▶ [Directions for this task]: Write out the listing below from the line containing "Turn this picture" to its last line, unaltered, ends included.

▶ [Supplied data]:
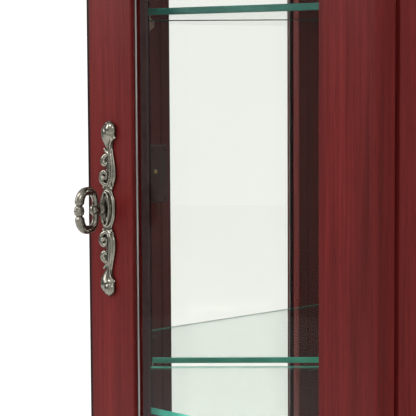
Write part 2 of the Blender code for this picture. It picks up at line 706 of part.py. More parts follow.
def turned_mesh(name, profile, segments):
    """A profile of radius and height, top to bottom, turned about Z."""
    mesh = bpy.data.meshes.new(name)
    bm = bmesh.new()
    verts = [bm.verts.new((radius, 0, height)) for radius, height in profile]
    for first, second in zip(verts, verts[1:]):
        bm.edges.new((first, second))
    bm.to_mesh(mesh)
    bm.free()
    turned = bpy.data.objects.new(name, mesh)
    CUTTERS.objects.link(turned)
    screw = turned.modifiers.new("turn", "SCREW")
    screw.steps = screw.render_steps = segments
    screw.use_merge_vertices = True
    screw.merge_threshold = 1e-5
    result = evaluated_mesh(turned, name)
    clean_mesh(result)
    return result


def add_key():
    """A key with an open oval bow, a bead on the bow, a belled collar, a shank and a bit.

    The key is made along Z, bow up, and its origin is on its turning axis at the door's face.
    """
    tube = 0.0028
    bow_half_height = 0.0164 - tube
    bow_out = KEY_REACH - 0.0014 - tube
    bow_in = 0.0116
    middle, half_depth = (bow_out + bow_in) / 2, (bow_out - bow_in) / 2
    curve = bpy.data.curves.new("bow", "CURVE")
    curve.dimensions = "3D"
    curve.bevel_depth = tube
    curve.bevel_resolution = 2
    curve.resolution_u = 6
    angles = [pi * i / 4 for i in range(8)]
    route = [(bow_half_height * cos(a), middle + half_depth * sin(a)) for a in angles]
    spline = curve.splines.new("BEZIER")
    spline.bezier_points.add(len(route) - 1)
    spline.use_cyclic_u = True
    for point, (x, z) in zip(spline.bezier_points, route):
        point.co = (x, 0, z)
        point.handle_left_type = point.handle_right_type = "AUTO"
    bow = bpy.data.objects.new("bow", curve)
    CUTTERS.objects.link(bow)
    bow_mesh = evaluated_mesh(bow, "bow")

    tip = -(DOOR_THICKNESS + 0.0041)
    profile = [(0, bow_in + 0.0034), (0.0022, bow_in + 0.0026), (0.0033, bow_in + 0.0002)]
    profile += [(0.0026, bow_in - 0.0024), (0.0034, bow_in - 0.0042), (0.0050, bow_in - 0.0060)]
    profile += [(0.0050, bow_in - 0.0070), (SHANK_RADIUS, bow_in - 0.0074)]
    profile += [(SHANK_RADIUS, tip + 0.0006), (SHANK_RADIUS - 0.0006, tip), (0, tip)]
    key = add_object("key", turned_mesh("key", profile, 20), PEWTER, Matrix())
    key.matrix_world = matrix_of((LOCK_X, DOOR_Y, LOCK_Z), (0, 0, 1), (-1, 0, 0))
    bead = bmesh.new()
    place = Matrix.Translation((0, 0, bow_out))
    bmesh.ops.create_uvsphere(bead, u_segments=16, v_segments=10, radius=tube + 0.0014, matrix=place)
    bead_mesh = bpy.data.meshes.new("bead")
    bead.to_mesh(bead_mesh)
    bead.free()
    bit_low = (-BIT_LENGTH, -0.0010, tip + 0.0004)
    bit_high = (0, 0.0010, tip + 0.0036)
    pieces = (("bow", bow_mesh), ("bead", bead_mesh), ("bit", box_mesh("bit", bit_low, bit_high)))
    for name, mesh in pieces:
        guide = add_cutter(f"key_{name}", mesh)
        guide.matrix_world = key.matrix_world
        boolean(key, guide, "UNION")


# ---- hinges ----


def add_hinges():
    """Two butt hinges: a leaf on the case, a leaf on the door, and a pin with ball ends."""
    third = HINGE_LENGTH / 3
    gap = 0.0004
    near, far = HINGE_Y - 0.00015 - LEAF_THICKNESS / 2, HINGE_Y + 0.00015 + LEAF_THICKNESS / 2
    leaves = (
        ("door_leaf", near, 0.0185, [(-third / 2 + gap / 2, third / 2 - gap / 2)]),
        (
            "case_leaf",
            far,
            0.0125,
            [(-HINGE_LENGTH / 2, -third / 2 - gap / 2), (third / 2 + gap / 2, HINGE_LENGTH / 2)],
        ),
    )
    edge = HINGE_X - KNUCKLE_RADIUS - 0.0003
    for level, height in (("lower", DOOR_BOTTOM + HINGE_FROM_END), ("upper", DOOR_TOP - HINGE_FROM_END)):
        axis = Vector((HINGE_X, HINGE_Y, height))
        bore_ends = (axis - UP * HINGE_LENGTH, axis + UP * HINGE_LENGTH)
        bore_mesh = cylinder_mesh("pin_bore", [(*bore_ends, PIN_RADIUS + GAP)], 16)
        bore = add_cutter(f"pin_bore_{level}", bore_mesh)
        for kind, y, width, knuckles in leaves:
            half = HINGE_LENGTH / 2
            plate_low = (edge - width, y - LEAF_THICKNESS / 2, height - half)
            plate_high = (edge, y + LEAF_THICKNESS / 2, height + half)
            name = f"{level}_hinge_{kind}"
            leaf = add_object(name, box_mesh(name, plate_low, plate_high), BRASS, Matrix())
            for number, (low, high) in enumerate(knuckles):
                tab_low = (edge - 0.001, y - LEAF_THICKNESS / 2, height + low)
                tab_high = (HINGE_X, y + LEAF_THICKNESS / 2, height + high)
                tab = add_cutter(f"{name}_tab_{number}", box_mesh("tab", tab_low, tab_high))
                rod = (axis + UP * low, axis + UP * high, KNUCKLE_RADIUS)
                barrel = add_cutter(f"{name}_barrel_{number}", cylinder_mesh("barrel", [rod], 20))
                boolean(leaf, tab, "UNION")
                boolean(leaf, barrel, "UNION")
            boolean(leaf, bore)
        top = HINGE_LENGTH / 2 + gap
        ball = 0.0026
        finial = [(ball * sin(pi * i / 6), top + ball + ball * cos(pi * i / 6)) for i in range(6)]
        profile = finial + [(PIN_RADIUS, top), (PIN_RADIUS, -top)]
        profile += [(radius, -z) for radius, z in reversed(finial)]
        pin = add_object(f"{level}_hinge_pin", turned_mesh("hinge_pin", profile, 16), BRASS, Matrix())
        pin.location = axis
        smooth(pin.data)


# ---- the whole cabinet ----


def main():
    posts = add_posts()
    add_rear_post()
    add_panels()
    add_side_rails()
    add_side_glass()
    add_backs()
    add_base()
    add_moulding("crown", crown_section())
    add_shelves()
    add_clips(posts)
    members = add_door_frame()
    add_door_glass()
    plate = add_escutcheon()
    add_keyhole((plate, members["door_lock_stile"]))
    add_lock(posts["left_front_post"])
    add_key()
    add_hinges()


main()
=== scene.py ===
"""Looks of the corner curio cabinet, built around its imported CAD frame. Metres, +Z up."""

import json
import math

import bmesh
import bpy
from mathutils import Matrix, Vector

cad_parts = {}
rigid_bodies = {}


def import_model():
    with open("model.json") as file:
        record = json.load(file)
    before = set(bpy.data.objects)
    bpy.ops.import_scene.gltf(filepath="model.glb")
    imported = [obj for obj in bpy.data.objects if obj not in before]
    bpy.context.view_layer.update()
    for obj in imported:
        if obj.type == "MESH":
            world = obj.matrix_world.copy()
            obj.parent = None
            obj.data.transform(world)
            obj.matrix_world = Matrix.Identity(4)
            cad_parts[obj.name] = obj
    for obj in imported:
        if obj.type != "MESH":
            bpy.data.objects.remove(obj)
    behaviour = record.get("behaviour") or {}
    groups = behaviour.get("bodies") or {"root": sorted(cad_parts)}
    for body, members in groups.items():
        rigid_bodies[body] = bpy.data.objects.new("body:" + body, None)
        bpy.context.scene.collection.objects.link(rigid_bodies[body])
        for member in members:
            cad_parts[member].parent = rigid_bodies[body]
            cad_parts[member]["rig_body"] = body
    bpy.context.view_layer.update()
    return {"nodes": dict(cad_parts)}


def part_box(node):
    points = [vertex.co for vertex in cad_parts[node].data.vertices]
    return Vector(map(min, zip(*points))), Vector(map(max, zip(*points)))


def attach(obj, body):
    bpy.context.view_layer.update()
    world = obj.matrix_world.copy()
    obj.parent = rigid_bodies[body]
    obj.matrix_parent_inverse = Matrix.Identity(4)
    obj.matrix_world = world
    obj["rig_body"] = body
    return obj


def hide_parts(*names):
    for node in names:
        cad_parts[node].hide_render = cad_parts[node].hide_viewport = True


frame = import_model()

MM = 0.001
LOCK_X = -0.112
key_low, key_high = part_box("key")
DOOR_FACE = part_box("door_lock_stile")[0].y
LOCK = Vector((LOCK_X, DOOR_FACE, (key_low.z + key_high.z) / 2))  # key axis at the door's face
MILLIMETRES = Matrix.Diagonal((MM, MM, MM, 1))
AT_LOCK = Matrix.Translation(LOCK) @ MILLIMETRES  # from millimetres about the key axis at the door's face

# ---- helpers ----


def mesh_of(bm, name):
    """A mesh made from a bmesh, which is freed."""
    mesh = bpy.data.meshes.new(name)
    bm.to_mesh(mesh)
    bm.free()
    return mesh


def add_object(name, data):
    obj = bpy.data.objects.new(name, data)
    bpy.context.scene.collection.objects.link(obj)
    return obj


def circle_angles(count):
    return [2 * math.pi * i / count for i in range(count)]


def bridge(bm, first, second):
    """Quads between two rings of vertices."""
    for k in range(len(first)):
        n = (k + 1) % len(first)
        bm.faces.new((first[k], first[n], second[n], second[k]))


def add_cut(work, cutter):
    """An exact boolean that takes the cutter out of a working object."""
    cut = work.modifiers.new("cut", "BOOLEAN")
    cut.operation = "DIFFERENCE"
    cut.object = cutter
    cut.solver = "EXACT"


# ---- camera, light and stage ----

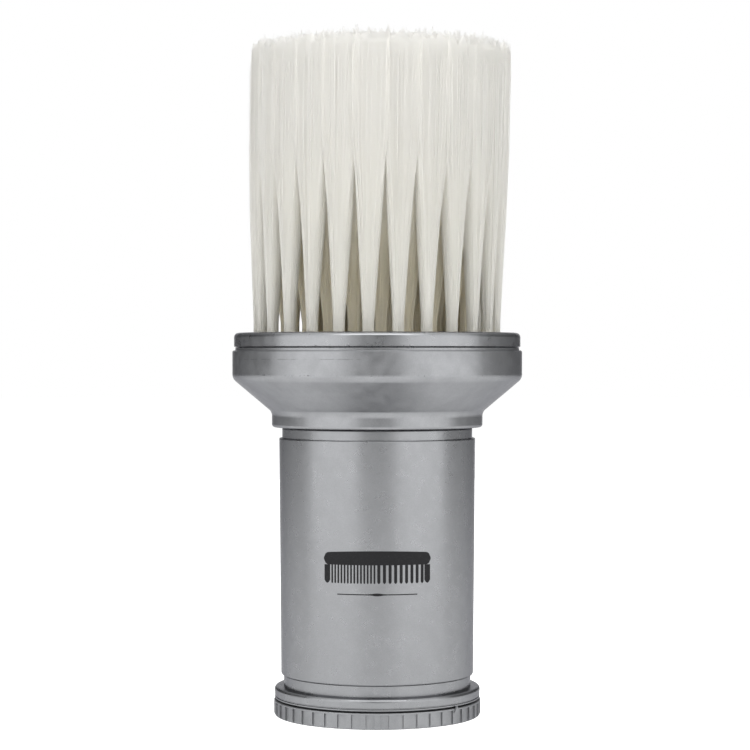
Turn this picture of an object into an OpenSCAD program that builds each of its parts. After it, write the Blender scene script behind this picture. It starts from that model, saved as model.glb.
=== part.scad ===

▶ [Output below]:
Turn this picture of an object into an OpenSCAD program that builds each of its parts. After it, write the Blender scene script behind this picture. It starts from that model, saved as model.glb.
=== part.scad ===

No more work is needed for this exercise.